I found myself watching Storytellers on VH1 - Green Day edition.

I started running.

My legs suddenly felt a little jellyish. I looked down to see what was the matter. On their way down, my eyes happened to glance at the treadmill's screen.

65 minutes! I had been running non-stop for 65 minutes! What the H???

The Gritty
Now I don't have one of those fancy schmancy gym memberships that all those cool kids have. I stick to running outside for my "kicks." And I'm kind of glad. Ever notice how much harder it is to run outside than it is to run on a treadmill?

Why, cruel world, does it have to be so much easier to run on a treadmill???

Why must you build up my confidence so highly in the gym, when the very next day, you smash it so completely the minute I step outside?

Seriously. I can run, like, 5 blocks before I'm huffing and puffing. I think 65 minutes on concrete would kill me.
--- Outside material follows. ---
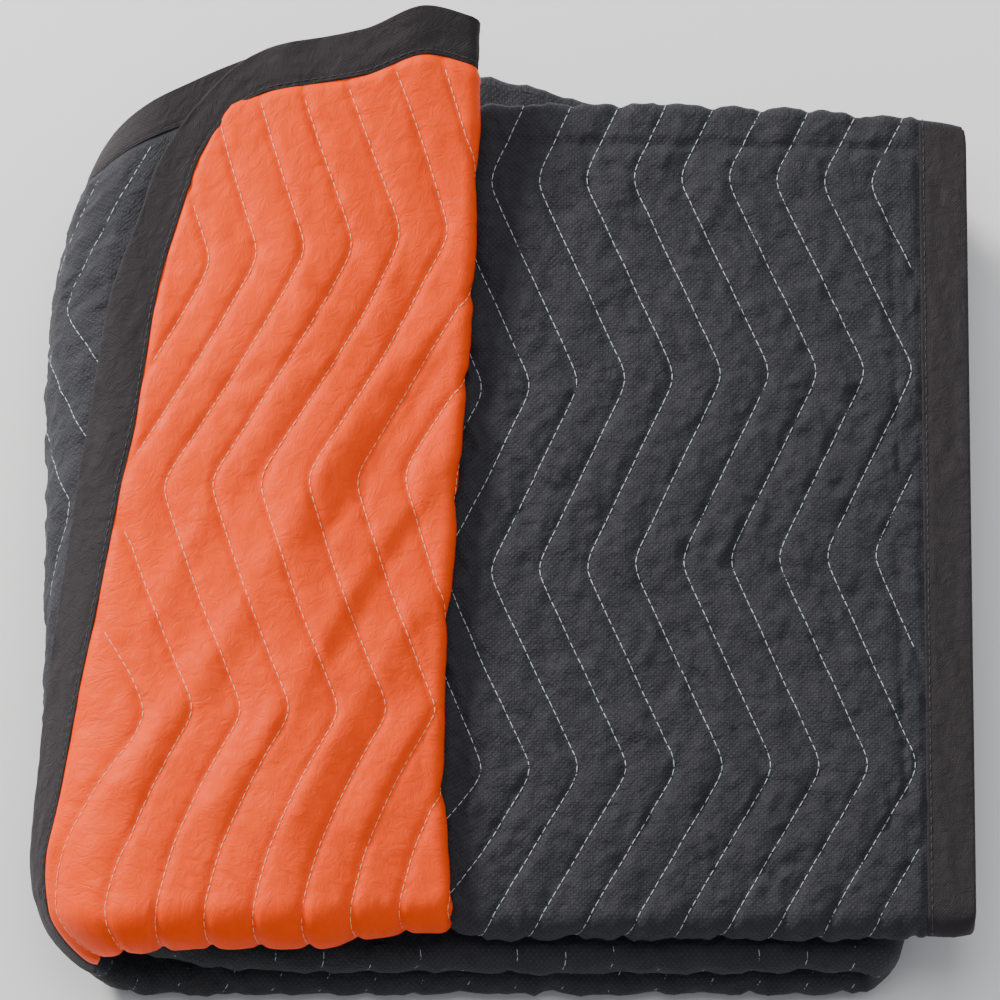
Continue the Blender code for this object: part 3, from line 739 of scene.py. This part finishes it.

And why is that? Why is is so much easier to run inside than outside?

Lack of necessary wind resistance? Adequate pacing? Reruns of Deadliest Catch distracting me from the burning of my lungs?

Please, if you know, enlighten me.
__________________________________________________________________ Mandi

Current Couch Potato | Aspiring Runner:

Completing my first half marathon to benefit the Crohn's & Colitis Foundation of America will be a community endeavor. Won't you help me change lives?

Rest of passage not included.